Well, we’ll build Arks and in just 27 days, we will emerge and find Eden in a raised up continent of Africa. Human ingenuity and technology swoop down in the nick of time and save us from that nagging anxiety we are all living with. There is no sulphur poisoned atmosphere, no boiled away oceans, no multi-year ash winter killing off all life. There is the human-exceptionalism triumph. We the audience are rewarded for enduring the distress of the destruction.

So, why does this bug me? Why my stupid cage match?

We are in a moment in history where decisions are being made about how to respond to things that effect everyone and everything in unimaginable ways. There is already endless confusion among people.

People will shy away from uncomfortable truths if they are offered shelters.

What I am saying, is it does not matter that even though the thickest numb-nut recognizes that blockbusters are ridiculous nonsense, the message in the story still sinks in. The mind rejects the silly notion of the sun flare neutrino mumbo jumbo clocking our pretty planet. But once we are inside the story, the human story just flows uninhibited into our psyches.

We are presented with the righteousness of wishful thinking, the condemnation of hard decisions and sacrifice, and complete salvation offered to human ingenuity no matter what.

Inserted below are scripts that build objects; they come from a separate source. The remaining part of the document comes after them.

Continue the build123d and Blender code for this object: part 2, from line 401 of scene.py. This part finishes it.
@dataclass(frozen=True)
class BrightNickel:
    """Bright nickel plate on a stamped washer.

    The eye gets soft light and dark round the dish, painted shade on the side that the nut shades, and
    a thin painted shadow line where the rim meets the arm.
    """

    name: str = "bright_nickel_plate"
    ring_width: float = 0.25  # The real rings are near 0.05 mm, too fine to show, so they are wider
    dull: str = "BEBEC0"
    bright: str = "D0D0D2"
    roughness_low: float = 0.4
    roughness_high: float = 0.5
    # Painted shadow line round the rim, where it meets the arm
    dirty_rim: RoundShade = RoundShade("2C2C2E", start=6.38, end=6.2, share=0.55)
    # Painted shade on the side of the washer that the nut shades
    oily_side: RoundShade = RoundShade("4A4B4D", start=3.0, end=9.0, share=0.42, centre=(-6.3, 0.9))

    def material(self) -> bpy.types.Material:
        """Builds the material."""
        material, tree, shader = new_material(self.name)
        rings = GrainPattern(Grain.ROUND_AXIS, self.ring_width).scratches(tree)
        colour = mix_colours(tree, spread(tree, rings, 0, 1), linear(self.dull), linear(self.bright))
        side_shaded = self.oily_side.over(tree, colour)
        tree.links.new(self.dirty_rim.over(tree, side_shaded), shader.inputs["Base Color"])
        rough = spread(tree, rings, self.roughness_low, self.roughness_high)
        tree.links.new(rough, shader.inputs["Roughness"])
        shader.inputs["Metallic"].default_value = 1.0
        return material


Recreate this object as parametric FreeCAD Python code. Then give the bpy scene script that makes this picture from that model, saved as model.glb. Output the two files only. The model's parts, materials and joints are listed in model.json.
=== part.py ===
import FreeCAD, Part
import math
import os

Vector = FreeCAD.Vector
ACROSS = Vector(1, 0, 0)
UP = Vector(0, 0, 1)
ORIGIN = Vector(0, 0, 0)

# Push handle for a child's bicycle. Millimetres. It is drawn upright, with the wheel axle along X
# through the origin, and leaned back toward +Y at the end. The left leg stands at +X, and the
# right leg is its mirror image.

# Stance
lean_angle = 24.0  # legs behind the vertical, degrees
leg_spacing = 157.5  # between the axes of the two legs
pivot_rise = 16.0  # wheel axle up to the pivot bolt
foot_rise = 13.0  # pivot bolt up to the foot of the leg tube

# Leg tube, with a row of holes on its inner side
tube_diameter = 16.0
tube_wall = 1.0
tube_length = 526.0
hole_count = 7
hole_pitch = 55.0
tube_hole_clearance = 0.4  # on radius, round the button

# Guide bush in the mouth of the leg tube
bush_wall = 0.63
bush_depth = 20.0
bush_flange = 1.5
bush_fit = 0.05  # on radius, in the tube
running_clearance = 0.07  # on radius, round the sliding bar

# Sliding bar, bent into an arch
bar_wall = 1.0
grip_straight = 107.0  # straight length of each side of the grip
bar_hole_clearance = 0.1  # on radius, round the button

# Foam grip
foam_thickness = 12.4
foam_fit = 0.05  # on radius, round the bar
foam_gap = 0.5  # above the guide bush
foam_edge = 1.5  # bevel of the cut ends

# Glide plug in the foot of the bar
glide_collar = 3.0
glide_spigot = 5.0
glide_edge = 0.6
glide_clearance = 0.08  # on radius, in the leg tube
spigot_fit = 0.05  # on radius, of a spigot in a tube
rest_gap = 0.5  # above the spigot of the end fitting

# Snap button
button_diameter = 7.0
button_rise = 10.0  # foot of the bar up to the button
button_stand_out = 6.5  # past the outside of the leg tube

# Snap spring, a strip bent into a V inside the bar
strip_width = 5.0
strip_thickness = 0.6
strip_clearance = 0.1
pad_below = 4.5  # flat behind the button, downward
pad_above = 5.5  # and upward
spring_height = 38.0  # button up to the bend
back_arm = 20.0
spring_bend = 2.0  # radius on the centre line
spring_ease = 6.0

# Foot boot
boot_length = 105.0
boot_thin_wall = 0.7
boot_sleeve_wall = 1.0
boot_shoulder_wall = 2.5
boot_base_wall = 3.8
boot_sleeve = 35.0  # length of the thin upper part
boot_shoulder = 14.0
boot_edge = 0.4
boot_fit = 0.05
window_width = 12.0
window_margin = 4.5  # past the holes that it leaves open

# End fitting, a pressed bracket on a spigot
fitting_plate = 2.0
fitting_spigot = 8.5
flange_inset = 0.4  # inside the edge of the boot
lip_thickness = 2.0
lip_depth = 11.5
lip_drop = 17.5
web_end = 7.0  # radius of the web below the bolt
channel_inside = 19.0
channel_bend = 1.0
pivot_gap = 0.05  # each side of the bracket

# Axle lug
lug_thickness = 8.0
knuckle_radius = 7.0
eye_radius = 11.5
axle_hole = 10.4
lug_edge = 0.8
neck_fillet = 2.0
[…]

There is an ocean of smart clear thinking people trying desperately to get our attention and convince us to think about complex things, behave like real citizens and give up comforts that we are badly addicted to. And there are a handful of story weavers, who massage our consciences and comfort our fears with fairy tale endings. Engaging with the thinkers requires bravery, intelligence, distress and action. Engaging with the story tellers is as easy as breathing and allows comfort and inaction.

I am a mythopoetic soul, and value the power of narrative to instruct us. But there are evil stories that intoxicate us so we can’t see clearly and my real heroes don’t seem to stand a chance against them.